Read Also: SEBI F&O New Rules
Conclusion
Understanding the cash market vs F&O helps you choose the right path based on your goals. The cash market works well for steady and long-term investing. On the other hand, F&O suits short-term strategies with higher risk.
Many investors use a mix of both to balance stability and opportunity. The key is to stay clear on your objective and manage risk at every step. And this is where you also need the right support by your side to start your journey well. So, start your investing journey with Pocketful and access both segments with ease, backed by a simple and efficient trading experience.
Frequently Asked Questions (FAQs)
What Is The Difference Between Cash Market And F&O?
The cash market involves buying actual shares with ownership.
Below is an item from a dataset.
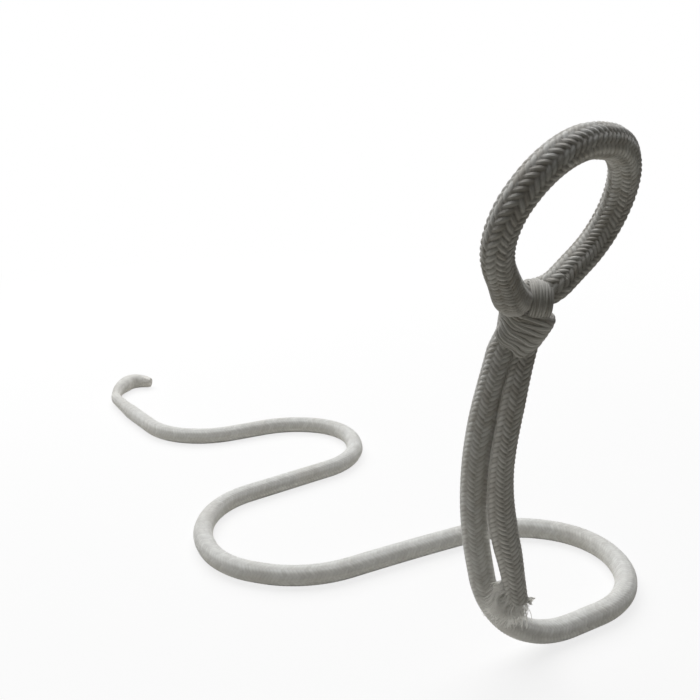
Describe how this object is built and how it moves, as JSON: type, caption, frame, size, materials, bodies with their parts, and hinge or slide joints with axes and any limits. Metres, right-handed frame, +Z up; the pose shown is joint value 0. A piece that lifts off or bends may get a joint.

The F&O involves trading contracts without owning the underlying asset. You use the cash market for investing. On the other hand, F&O is mainly used for trading and hedging.
Which Is Better For Beginners, Cash Market Or F&O?
The cash market is better for beginners because it is simpler and involves lower risk. F&O requires a strong understanding of market movements, leverage, and strategies.
Can I Earn Profits In Falling Markets In The Cash Market?
In the cash market, earning from falling markets is limited. However, in F&O, you can take short positions and benefit from both rising and falling markets.
Is F&O Trading Risky?
Yes, F&O trading carries higher risk due to leverage and expiry pressure. Without proper risk management, losses can be significant.
Can I Use Both Cash Market And F&O Together?
Yes, many investors use the cash market for long-term investing and F&O for short-term trading or hedging. This helps in balancing risk and returns effectively.